### Stated exercise
Output, word for word, every line from the start of the listing down to and including the line that contains "NECK_STEPS = 4"; include nothing else.

### Provided material
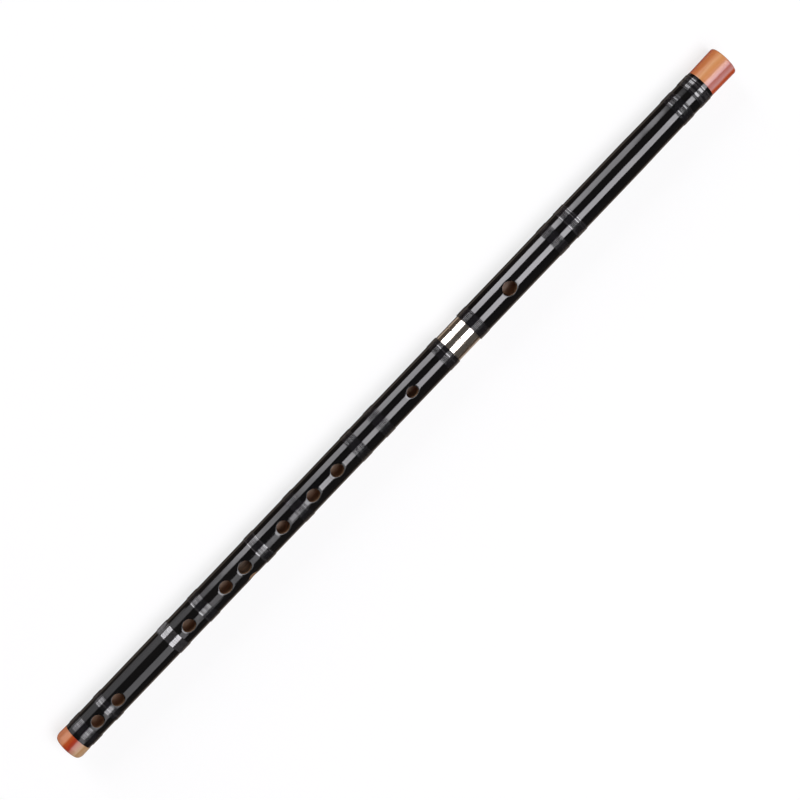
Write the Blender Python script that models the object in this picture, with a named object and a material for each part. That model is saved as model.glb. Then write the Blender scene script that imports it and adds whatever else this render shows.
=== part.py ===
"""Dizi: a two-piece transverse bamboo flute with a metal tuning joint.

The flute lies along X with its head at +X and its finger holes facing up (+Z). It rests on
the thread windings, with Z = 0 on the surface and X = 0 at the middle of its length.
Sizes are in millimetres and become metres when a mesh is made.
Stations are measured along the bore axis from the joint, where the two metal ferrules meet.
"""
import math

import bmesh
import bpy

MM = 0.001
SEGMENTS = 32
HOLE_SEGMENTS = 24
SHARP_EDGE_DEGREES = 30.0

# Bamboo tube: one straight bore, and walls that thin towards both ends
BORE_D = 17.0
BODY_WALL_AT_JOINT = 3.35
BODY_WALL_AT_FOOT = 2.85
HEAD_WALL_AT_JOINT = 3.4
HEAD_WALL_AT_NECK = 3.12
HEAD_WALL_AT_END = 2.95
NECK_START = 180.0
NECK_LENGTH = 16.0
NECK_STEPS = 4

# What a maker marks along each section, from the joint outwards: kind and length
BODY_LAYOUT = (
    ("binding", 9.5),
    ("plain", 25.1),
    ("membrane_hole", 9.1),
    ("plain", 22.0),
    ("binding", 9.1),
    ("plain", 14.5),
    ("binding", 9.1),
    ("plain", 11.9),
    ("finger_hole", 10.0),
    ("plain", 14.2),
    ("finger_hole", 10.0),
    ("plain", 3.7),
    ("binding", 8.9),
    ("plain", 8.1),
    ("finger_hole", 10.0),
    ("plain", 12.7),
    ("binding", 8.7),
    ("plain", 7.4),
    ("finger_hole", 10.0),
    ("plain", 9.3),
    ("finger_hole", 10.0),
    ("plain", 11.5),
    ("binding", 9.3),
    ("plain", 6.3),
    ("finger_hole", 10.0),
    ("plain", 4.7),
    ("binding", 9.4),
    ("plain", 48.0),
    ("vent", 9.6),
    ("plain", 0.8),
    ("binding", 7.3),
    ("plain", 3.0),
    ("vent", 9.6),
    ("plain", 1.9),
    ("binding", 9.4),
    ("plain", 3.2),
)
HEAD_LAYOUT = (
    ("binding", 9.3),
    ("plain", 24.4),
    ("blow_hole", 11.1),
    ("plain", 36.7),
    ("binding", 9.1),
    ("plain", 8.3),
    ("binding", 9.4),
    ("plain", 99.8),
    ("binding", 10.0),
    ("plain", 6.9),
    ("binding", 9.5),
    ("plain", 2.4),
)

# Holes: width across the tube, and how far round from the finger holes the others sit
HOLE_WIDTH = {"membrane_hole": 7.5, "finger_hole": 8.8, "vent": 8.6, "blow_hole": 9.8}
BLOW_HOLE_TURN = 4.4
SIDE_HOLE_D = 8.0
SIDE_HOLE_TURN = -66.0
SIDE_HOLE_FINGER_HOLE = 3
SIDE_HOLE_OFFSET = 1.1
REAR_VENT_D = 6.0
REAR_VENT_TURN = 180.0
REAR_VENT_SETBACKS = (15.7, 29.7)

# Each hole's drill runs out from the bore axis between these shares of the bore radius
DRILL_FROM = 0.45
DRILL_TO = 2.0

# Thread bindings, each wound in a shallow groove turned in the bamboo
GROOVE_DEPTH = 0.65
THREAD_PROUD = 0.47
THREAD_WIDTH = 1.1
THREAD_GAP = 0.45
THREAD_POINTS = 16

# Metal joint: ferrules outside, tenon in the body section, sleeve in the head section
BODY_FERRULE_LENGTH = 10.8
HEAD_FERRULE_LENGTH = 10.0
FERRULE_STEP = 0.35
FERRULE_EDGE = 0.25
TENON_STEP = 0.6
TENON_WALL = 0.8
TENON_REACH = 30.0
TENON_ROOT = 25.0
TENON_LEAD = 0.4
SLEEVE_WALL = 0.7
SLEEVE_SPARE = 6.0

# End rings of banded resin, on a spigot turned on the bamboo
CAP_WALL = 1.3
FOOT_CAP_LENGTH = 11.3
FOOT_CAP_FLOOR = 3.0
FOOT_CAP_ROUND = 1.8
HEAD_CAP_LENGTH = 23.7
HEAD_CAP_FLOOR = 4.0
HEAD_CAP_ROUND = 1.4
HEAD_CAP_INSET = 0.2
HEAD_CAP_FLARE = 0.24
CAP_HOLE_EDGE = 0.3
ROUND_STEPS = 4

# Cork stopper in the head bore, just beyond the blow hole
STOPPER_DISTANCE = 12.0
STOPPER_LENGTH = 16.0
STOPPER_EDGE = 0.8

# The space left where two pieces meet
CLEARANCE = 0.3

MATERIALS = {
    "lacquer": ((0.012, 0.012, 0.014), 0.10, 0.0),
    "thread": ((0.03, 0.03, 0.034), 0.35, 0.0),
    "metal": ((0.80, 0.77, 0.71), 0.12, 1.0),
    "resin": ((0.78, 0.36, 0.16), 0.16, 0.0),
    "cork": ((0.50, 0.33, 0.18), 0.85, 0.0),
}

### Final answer
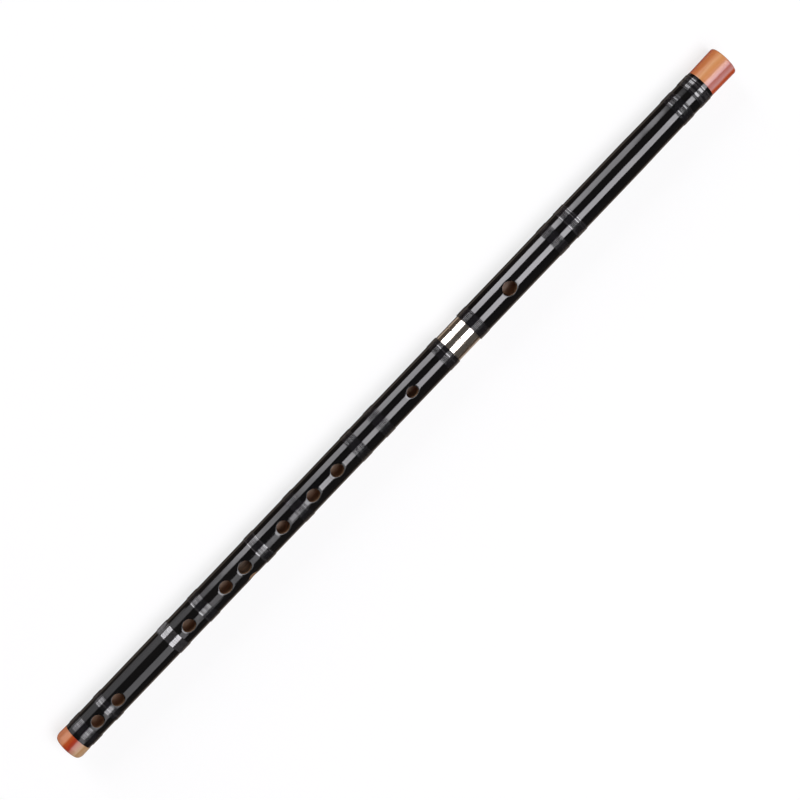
Write the Blender Python script that models the object in this picture, with a named object and a material for each part. That model is saved as model.glb. Then write the Blender scene script that imports it and adds whatever else this render shows.
=== part.py ===
"""Dizi: a two-piece transverse bamboo flute with a metal tuning joint.

The flute lies along X with its head at +X and its finger holes facing up (+Z). It rests on
the thread windings, with Z = 0 on the surface and X = 0 at the middle of its length.
Sizes are in millimetres and become metres when a mesh is made.
Stations are measured along the bore axis from the joint, where the two metal ferrules meet.
"""
import math

import bmesh
import bpy

MM = 0.001
SEGMENTS = 32
HOLE_SEGMENTS = 24
SHARP_EDGE_DEGREES = 30.0

# Bamboo tube: one straight bore, and walls that thin towards both ends
BORE_D = 17.0
BODY_WALL_AT_JOINT = 3.35
BODY_WALL_AT_FOOT = 2.85
HEAD_WALL_AT_JOINT = 3.4
HEAD_WALL_AT_NECK = 3.12
HEAD_WALL_AT_END = 2.95
NECK_START = 180.0
NECK_LENGTH = 16.0
NECK_STEPS = 4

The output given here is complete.